I am God Almighty; Walk before me, and be blameless. And I will establish my covenant between me and you, and I will multiply you exceedingly. . . . I will make you exceedingly fruitful, and I will make nations of you, and kings shall come forth from you (vv. 1-2, 5).

The irony is that the sign of the covenant which promises a huge number of descendents to Abraham is for Abraham to mutilate his male organ. This seems to me to be something of a symbolic castration. At least Paul seems to suggest that the teleology of circumcision ultimately is the cutting off of the entire organ (Gal 5.12).

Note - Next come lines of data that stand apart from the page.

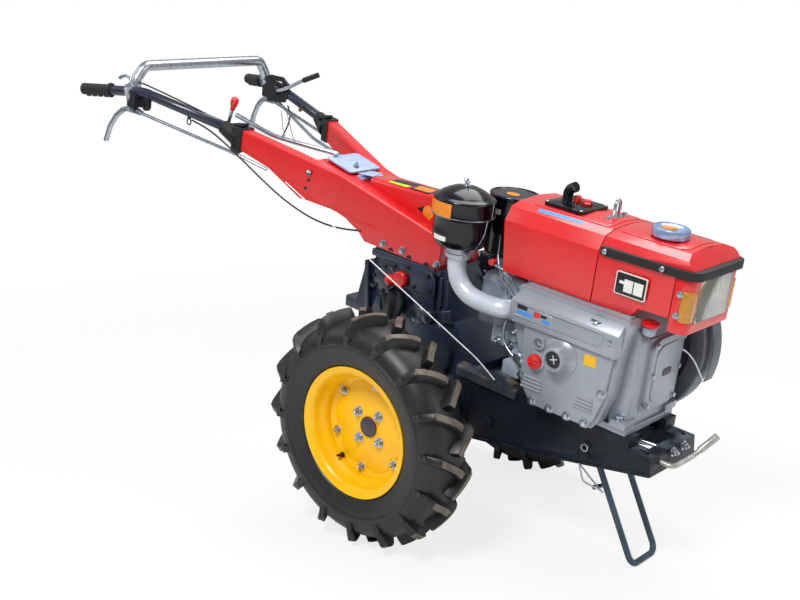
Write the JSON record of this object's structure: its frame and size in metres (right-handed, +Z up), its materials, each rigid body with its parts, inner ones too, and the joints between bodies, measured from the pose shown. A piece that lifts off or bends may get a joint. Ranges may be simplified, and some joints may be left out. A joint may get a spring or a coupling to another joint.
{
  "type": "two-wheel walking tractor",
  "caption": "Walk-behind two-wheel tractor: single-cylinder water-cooled diesel on a tapered bed, belt drive to a gearbox between lugged tyres, long handlebars, and a folding front stand.",
  "frame": {"origin": "on the ground under the middle of the machine's overall length and width, parked on its wheels and front stand", "axes": "+X forward, from the handles to the engine, +Y to the machine's left, along the wheel axis, +Z up"},
  "size_m": [1.9894, 0.856, 1.2273],
  "materials": {
    "amber_lens": "moulded",
    "black_cable": "matte",
    "black_casting": "satin over casting",
    "black_gloss": "high gloss",
    "black_rubber": "matte",
    "cast_iron": "machined and painted",
    "chrome": "bright",
    "clear_lens": "clear moulded",
    "dark_enamel": "semi-gloss over rough casting",
    "navy_enamel": "semi-gloss",
    "pale_cable": "satin",
    "red_enamel": "gloss",
    "red_plastic": "gloss",
    "silver_paint": "aluminium paint over casting",
    "tyre_rubber": "matte with dust on the lugs",
    "yellow_enamel": "gloss",
    "zinc_plate": "bright zinc"
  },
  "bodies": {
    "chassis": {"air_cleaner": "black_gloss", "arm_sockets": "black_casting", "axle_housings": "dark_enamel", "brake_cable": "black_cable", "clutch_lever": "black_casting", "control_rods": "zinc_plate", "crankcase": "silver_paint", "crankcase_front_cover": "silver_paint", "crossbar": "zinc_plate", "crossbar_clamps": "zinc_plate", "cylinder_head": "silver_paint", "drive_belts": "black_rubber", "engine_bed": "dark_enamel", "flywheel_guard": "cast_iron", "fuel_tank": "red_enamel", "gear_case": "silver_paint", "gear_cover": "silver_paint", "gearbox_case": "dark_enamel", "gearbox_covers": "dark_enamel", "gearbox_filler_cap": "red_plastic", "grips": "black_rubber", "handle_arm_left": "red_enamel", "handle_arm_right": "red_enamel", "handle_frame_centre": "red_enamel", "handle_tubes": "navy_enamel", "hitch_bracket": "dark_enamel", "hopper": "red_enamel", "hopper_knobs": "red_plastic", "hopper_plate": "black_rubber", "intake_pipe": "zinc_plate", "lamp_housing": "red_enamel", "lamp_lens": "clear_lens", "lamp_wire": "pale_cable", "left_cable": "black_cable", "lever_brackets": "black_casting", "lifting_eye": "zinc_plate", "lock_lever": "red_plastic", "muffler": "black_gloss", "rocker_cover": "silver_paint", "shift_gate": "zinc_plate", "shift_rod": "zinc_plate", "side_lenses": "amber_lens", "stand_pin": "zinc_plate", "steering_levers": "zinc_plate", "tank_bumper": "black_rubber", "tank_cap": "chrome", "throttle_cable": "pale_cable", "throttle_lever": "zinc_plate", "tow_hook": "zinc_plate"},
    "left_wheel": {"tyre_left": "tyre_rubber", "rim_left": "yellow_enamel", "hub_left": "dark_enamel"},
    "right_wheel": {"tyre_right": "tyre_rubber", "rim_right": "yellow_enamel", "hub_right": "dark_enamel"},
    "engine_rotor": {"flywheel": "cast_iron", "engine_pulley": "cast_iron"},
    "clutch_rotor": {"clutch_pulley": "dark_enamel"},
    "front_stand": {"stand": "dark_enamel"}
  },
  "joints": [
    {"name": "left_wheel_spin", "type": "hinge", "parent": "chassis", "child": "left_wheel", "pos_m": [0.19919, 0.349, 0.314], "axis": [0, 1, 0], "continuous": true},
    {"name": "right_wheel_spin", "type": "hinge", "parent": "chassis", "child": "right_wheel", "pos_m": [0.19919, -0.349, 0.314], "axis": [0, 1, 0], "continuous": true},
    {"name": "flywheel_spin", "type": "hinge", "parent": "chassis", "child": "engine_rotor", "pos_m": [0.66903, 0.17, 0.54664], "axis": [0, 1, 0], "continuous": true},
    {"name": "clutch_pulley_spin", "type": "hinge", "parent": "chassis", "child": "clutch_rotor", "pos_m": [0.12783, 0.17, 0.55407], "axis": [0, 1, 0], "continuous": true},
    {"name": "stand_fold", "type": "hinge", "parent": "chassis", "child": "front_stand", "pos_m": [0.69565, 0, 0.2877], "axis": [0, 1, 0], "range_deg": [0, 108]}
  ],
  "couplings": [
    {"joint": "clutch_pulley_spin", "follows": "flywheel_spin", "ratio": 0.6793}
  ]
}
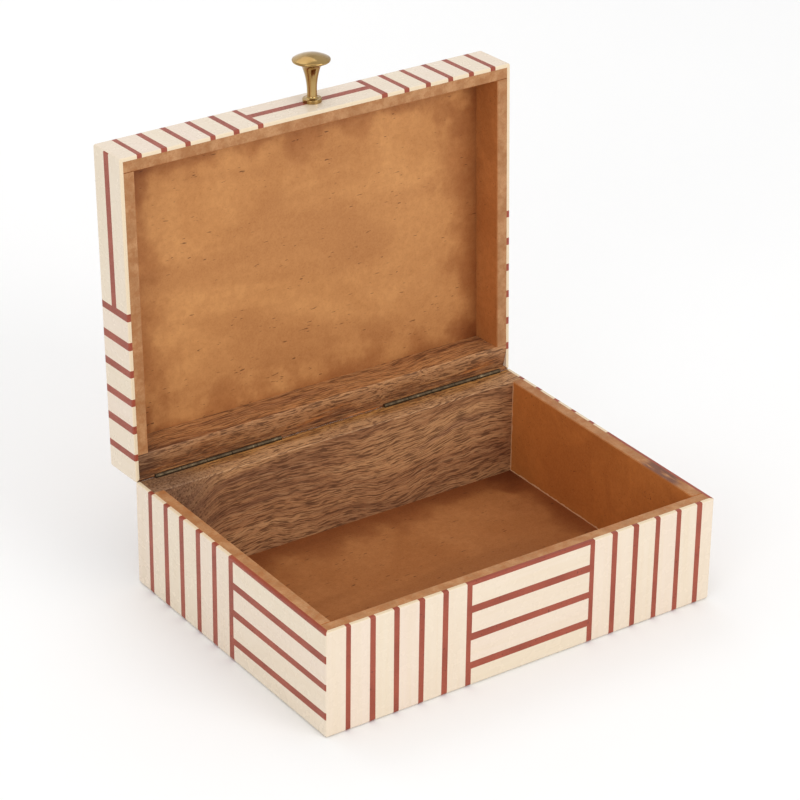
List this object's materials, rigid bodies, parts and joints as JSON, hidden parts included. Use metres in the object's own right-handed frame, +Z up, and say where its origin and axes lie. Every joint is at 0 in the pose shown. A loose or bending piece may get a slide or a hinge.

So God promises that he will exceedingly multiply the descendents of a 100-year old man who is married to a barren, 90-year old woman. As a sign of this promise, God requires that the man mutilate the organ he uses to procreate. And, of course, later, God then tells Abraham to kill his only begotten son – the son through whom the promise must be realized.

None of this, of course, is how the world would think to go about multiplying descendents from a man. (There are many of these sorts of inversions in the OT. The multiple examples of barren women in the messianic line, the inversion of the rights of birth order with the younger son being exalted over the older son, which is an inversion of the natural order as well, etc.)

Jesus is the one descendent who ultimately inherits the promise (Gal 3.16). Consider, then, that Jesus is conceived without the mediation of a human male at all, and is born of a Virgin. Just like barren women, virgins cannot have children. And emasculated men cannot produce children. So God fulfills his promise to Abraham in a way that utterly confounds the world. It seems to me at least arguable that that is what circumcision pointed to from the beginning.

Further, the anti-type fulfills the type, and so the type disappears. If Jesus’ virgin conception is the fulfillment of the sign of circumcision, then the sign naturally disappears with the coming of the reality. So circumcision is no longer binding in the new covenant.